> **TASK TO COMPLETE**
Going through the material below, please gather all lines with the word "that" in them.

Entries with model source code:
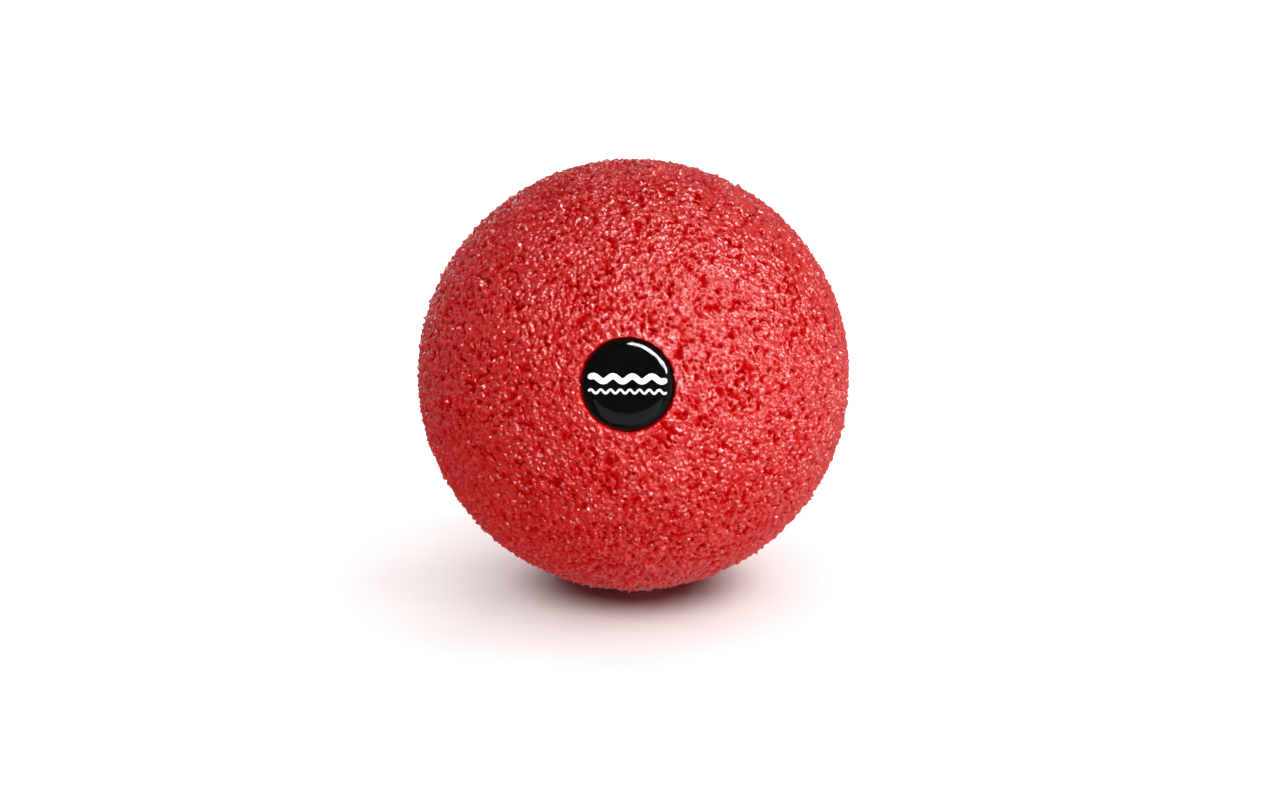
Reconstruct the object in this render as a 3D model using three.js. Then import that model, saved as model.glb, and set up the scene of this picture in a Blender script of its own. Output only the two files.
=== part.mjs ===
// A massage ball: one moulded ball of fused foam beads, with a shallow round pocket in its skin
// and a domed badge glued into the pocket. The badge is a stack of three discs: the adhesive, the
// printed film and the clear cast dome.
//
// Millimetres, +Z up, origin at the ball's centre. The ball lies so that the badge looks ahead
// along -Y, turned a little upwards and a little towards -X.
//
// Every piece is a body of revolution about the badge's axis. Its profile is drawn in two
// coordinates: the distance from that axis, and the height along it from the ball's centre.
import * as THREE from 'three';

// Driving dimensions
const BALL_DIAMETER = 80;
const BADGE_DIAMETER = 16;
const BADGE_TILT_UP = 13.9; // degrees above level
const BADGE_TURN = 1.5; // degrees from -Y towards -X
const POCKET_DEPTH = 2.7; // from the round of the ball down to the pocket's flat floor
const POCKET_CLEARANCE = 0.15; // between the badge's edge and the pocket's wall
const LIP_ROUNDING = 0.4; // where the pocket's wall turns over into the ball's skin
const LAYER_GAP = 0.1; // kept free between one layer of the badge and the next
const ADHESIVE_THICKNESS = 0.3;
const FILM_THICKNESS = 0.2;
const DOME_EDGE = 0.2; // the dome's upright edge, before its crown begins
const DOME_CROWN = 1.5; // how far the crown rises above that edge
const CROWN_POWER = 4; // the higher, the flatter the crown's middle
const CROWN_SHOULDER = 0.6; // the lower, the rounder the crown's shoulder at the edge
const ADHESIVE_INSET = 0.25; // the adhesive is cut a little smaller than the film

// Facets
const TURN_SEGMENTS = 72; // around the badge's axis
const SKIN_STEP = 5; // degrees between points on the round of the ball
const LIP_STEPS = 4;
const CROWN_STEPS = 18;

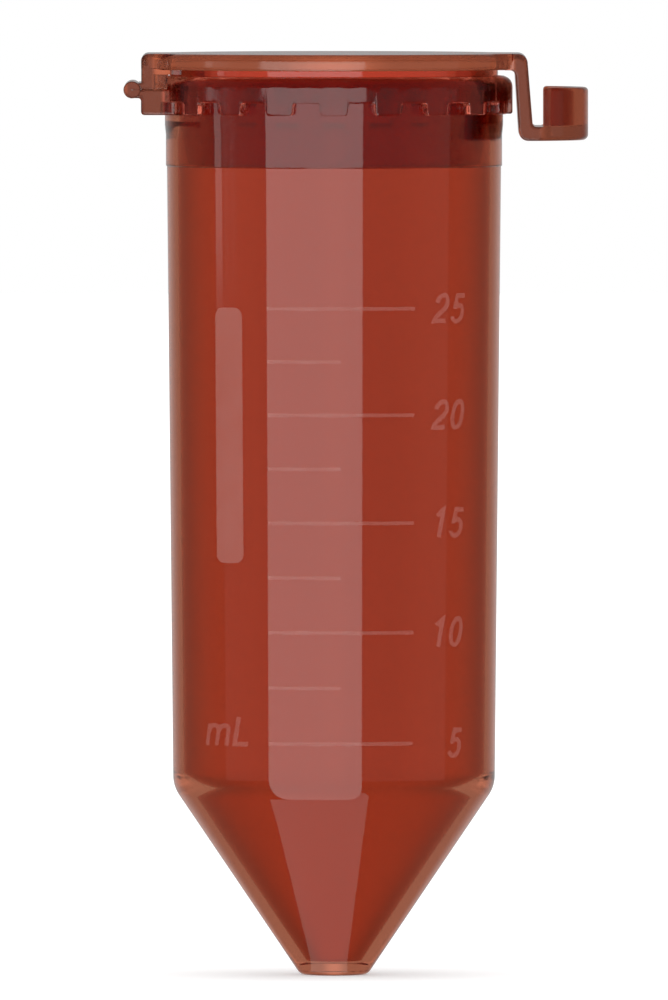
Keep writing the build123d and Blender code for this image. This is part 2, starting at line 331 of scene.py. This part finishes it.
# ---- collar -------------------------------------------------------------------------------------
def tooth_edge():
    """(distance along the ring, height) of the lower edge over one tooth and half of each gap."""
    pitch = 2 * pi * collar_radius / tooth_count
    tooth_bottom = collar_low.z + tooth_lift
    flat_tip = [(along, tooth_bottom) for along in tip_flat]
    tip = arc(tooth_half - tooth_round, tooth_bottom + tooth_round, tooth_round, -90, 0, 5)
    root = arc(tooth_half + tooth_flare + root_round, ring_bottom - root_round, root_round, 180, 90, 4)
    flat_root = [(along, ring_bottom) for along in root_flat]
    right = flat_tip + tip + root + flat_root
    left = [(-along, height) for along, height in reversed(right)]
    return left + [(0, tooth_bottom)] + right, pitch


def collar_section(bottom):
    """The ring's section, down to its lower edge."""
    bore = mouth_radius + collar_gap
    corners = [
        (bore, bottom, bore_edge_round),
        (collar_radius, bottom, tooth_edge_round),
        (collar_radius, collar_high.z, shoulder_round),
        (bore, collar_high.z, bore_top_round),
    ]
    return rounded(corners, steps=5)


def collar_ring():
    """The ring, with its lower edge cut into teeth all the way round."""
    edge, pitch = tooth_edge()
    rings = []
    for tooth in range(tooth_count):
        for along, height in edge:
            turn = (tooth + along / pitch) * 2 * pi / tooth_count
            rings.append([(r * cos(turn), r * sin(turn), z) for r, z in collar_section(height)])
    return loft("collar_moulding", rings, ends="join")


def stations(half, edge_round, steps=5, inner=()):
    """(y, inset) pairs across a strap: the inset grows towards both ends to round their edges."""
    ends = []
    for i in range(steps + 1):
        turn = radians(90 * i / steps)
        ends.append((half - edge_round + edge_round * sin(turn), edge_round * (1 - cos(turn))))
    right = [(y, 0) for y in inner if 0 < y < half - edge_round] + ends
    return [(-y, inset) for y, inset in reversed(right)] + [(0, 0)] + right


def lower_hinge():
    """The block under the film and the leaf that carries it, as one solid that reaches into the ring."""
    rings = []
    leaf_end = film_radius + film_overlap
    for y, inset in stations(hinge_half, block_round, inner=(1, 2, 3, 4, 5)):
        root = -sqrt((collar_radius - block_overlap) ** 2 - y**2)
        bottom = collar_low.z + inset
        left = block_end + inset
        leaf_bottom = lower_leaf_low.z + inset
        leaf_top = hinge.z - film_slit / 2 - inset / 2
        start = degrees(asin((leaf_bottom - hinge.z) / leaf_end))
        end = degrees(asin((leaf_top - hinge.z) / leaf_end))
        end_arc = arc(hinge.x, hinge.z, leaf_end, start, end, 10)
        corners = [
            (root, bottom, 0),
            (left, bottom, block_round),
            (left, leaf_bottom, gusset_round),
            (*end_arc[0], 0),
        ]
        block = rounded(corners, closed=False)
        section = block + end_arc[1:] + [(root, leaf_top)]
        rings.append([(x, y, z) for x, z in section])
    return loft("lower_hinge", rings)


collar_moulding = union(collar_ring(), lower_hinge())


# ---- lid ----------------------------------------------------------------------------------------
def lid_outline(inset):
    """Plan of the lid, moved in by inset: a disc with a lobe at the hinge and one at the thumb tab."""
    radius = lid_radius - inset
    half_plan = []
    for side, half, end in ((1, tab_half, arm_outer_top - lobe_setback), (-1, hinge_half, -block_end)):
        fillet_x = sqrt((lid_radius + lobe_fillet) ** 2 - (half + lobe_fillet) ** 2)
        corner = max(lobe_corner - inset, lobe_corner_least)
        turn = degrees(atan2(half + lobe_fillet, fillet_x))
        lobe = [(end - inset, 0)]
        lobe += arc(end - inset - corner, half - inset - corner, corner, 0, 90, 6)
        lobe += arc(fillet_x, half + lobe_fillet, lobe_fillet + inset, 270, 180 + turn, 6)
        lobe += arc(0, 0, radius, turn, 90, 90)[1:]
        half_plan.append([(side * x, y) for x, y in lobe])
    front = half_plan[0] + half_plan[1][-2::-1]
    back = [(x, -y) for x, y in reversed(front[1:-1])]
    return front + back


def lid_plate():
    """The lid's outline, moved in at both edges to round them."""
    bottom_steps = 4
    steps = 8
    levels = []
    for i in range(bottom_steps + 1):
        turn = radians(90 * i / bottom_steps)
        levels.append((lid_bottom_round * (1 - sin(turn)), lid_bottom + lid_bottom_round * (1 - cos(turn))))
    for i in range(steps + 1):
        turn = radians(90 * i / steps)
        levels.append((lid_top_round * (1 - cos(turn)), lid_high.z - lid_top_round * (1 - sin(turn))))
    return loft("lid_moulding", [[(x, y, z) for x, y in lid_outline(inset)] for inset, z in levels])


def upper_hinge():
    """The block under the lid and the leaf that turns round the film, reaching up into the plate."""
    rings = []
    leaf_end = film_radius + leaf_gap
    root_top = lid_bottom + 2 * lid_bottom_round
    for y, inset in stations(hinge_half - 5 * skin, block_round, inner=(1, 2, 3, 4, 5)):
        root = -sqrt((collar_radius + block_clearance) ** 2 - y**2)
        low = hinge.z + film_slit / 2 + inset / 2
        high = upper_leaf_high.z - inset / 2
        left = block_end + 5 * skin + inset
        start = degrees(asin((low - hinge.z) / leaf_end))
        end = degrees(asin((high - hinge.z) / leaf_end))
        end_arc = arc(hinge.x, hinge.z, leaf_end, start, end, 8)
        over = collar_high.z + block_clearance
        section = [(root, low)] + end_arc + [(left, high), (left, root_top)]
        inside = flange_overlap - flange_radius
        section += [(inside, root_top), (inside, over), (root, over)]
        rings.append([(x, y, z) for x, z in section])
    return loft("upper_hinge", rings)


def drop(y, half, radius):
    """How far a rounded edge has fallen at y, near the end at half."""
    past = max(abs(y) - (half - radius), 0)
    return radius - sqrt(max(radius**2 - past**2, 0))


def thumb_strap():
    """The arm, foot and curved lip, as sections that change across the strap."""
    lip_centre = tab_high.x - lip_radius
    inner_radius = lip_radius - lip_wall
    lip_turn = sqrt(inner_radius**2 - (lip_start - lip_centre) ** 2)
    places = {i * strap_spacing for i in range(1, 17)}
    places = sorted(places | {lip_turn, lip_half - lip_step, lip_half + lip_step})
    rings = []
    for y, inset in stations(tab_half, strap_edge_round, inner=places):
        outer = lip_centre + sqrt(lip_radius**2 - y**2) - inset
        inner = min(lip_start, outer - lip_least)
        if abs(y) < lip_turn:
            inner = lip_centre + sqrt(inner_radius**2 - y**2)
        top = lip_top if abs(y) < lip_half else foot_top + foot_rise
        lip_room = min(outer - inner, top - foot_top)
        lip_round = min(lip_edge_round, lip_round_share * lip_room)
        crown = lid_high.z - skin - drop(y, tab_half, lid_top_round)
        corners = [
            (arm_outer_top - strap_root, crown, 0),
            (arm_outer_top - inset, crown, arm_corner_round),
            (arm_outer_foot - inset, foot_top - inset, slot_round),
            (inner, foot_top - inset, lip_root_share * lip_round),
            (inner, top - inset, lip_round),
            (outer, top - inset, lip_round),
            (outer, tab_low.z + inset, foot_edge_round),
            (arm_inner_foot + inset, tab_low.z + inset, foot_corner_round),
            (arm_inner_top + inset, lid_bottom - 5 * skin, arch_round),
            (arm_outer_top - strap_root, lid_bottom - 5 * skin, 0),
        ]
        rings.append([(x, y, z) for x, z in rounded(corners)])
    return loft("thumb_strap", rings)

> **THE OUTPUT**
Reconstruct the object in this render as a 3D model using three.js. Then import that model, saved as model.glb, and set up the scene of this picture in a Blender script of its own. Output only the two files.
// Millimetres, +Z up, origin at the ball's centre. The ball lies so that the badge looks ahead
// coordinates: the distance from that axis, and the height along it from the ball's centre.
const DOME_CROWN = 1.5; // how far the crown rises above that edge
    """The block under the film and the leaf that carries it, as one solid that reaches into the ring."""
    """The block under the lid and the leaf that turns round the film, reaching up into the plate."""
    """The arm, foot and curved lip, as sections that change across the strap."""